人間、そんなに変わりはしない。
青少年の異常な犯罪が起こるたび、新聞などはコンピューターゲームの悪影響を賢しげに解説する。画面上で人の命が簡単に失われ、リセットボタンを押すだけで嫌なことが消せるコンピューターゲームが、青少年の心を蝕んでいくと。
なんとなく納得できてしまうが、私はそこはかとなく違和感を感じていた。コンピューターが登場する以前だって、青少年の猟奇的な異常犯罪はあったし、命が簡単に失われることなんて子供だって知っていた。リセットボタンはなかったけれど、トランプでも双六でも気に入らなければ、机をひっくり返す手はあった。
忘れられているようだが、地球上には生命と死があふれている。私は子供の頃、無造作に芋虫の身体を引き裂き、訳もなく蟻を踏みにじり、生命を簡単に奪い去った。訳もなくと書いたが、実際は面白かったはずだ。さっきまで動いていた虫たちが、自分の手の簡単な動作で死んでしまう。
必死に抵抗しながらも、引き裂かれても逃げようとのたうちながらも、虫たちは生きようと必死だった。それを知りながらも、躊躇いすら感じずに命を奪い去った。おそらく、何十匹、いや、もっと多くの命を私は無造作に奪っている。
そんな私は、猟奇的な異常な人間なのだろうか。
幸いなことに、私にそのような傾向はないらしい。人生を半世紀近く過ごしてきたが、戦場などで人間の命があっさりと奪われることに悦楽を感じることはないし、自分でやりたいとも思わない。
子供の頃は、あれほど簡単に虫たちの命を奪っていたくせにね。そりゃ、虫と人間は違う。違うけれど、命は命。虫だって必死に生きている。それを遊び感覚で奪い去ったことは事実だ。
違いは、どこにあるのだろう。
たぶん、温もりだと思う。虫の死骸には大して感傷を抱くことはなかった。しかし、路上で車に引かれた犬や猫の轢死体となると、そうはいかない。
私は知っていた。犬のむくむくした柔らかさや温もりを。尻尾をふりふり、息ハアハアさせながら、まとわりつくワンコとの楽しい時間を知っていた。だから見知らぬ犬といえども、その死体には無関心ではいられなかった。

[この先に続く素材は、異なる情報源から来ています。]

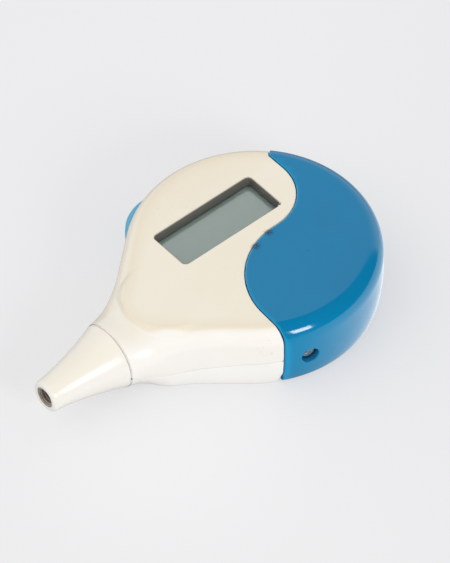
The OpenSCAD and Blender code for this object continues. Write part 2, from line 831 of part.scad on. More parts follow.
module negative_contact() {
    leaf = 0.3;
    color("#d4c9a4") at_cell(tray_floor) {
        cylinder(h = leaf, r = 3);
        for (a = [0:120:240]) rotate([0, 0, a]) translate([2, -0.9, 0]) {
            cube([4.6, 1.8, leaf]);
            translate([3.6, 0, 0]) cube([1, 1.8, cell_z - tray_floor - fit]);
        }
    }
}

module casing_screws() {
    color("#aeb0b2") for (p = posts) translate([p[0], p[1], head_seat]) difference() {
        union() {
            cylinder(h = shank_l, r = shank_r);
            translate([0, 0, -head_h]) cylinder(h = head_h, r = head_r);
        }
        for (a = [0, 90]) rotate([0, 0, a]) translate([0, 0, -head_h])
            cube([1.26 * head_r, 0.26 * head_r, head_h], center = true);
    }
}

upper_casing();
lower_casing();
tail_cap();
cap_screw();
scan_button();
probe_nose();
neck_seal();
waveguide_tube();
sensor_block();
thermopile_can();
sensor_pins();
sensor_board();
sensor_wires();
display_bezel();
display_window();
display_glass();
display_holder();
connector_strips();
main_board();
microcontroller();
memory_chip();
timing_crystal();
capacitors();
buzzer();
switch_body();
switch_plunger();
battery_tray();
coin_cell();
positive_contact();
negative_contact();
casing_screws();
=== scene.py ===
import math
import bpy
import numpy as np
from mathutils import Matrix, Vector


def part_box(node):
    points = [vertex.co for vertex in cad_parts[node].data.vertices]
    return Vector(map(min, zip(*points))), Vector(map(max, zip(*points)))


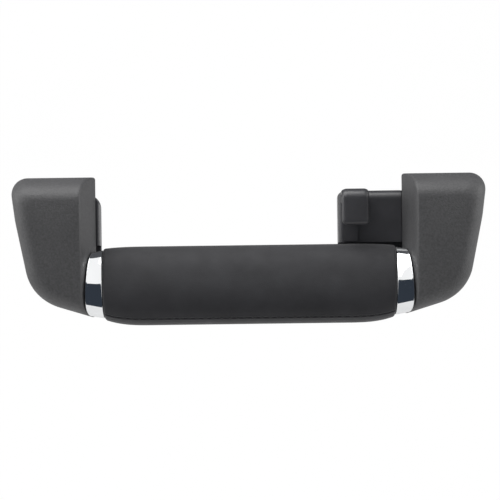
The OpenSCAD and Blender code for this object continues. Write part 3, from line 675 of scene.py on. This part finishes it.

だが、白状すると内臓をまき散らして死んだ無残な轢死体に対する気持ち悪さも感じていた。道路に放置したままであることを悼む気持ちはあったが、その気持ち悪さ故に触ることが出来なかったのも確かだ。でも、愛犬だったら、間違いなく抱きしめると思う。やはり温もりを感じるほどに密接な犬や猫とは、心の距離感が違うのだろう。
人間って奴は、社会性の強い生き物だ。家族や友人、近所の人、学校の先生など、様々な人たちとの関係を通じて、子供は社会性を持つ大人へと育っていく。だが、まれに十分な社会性を持てずに育ってしまう場合がある。
家族の愛情欠如が原因であったり、あるいは過剰な愛情が過負荷となって心を歪ませる場合もある。そんな子供たちがしでかしてしまった偶発的な殺人事件。愛する我が子を殺したのが、自分が担任をしているクラスの生徒であることを知った女教師は、そのことを最後の日にクラスの皆の前で告白する。
警察に告発するのではなく、犯人を交えてクラスの皆に分かるように告白した女教師は、何を求め、何を期待したのか。なにも起こらぬ訳がない。そんな衝撃的な告白が引き起こした事件の行方を知りたかったら、この本を読むしかない。一気に読まねば気が済まないほどの傑作です。是非どうぞ。